Demonstrating the value of the solution on smaller scales before scaling the training infrastructure was a crucial step in determining the optimal path forward. Robust model error analysis and data hygiene were vital for achieving the business objectives. Establishing traceability throughout the machine learning workflow was essential in building trust and promoting widespread adoption of the solution. Effective communication with stakeholders, using clear and concise language and through working sessions, was imperative to maintain their engagement and encourage their active involvement.

Conclusion

The collaborative effort between the client and the consultant in this telecommunications project resulted in significant improvements in both qualitative and quantitative aspects of the existing churn prediction models.

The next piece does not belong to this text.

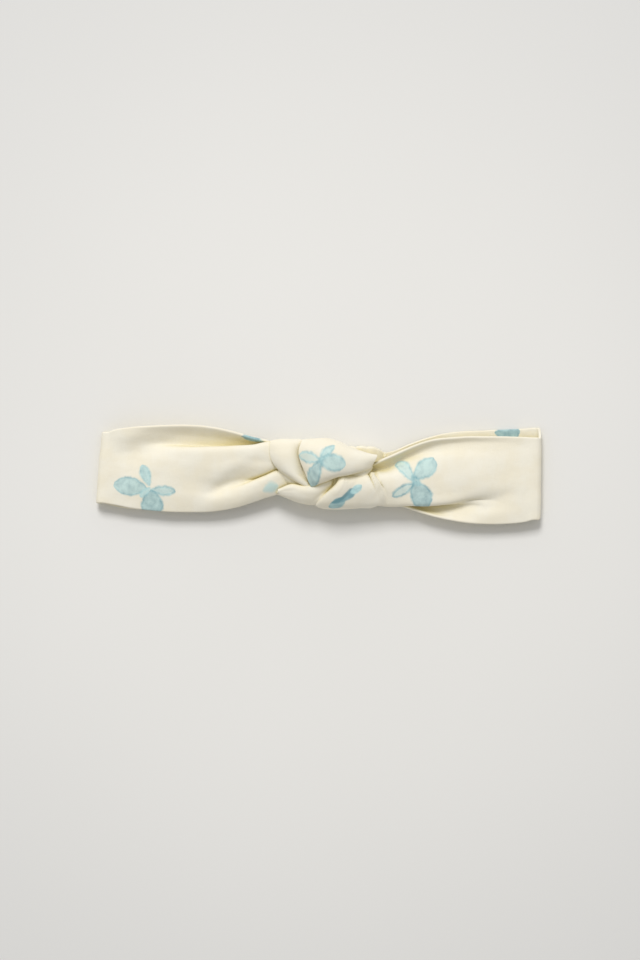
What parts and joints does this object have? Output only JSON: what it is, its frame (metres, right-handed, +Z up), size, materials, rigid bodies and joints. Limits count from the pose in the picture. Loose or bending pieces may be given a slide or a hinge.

Challenges related to data volume, model performance stability, interpretability limitations, and architectural vulnerabilities were addressed through the implementation of an end-to-end MLOps process on the AWS platform. This comprehensive approach allowed the client to extract valuable insights from their data and make proactive decisions to improve customer retention.

Qualitatively, the project enriched the dataset and reformulated the problem, leading to a better understanding of customer behavior and more actionable predictions. Quantitatively, the model's performance showed a twofold enhancement compared to benchmarks for imbalanced datasets, resulting in more accurate churn predictions. Lessons learned emphasized the importance of problem framing, demonstrating value on smaller scales, robust error analysis, data hygiene, and effective communication with stakeholders.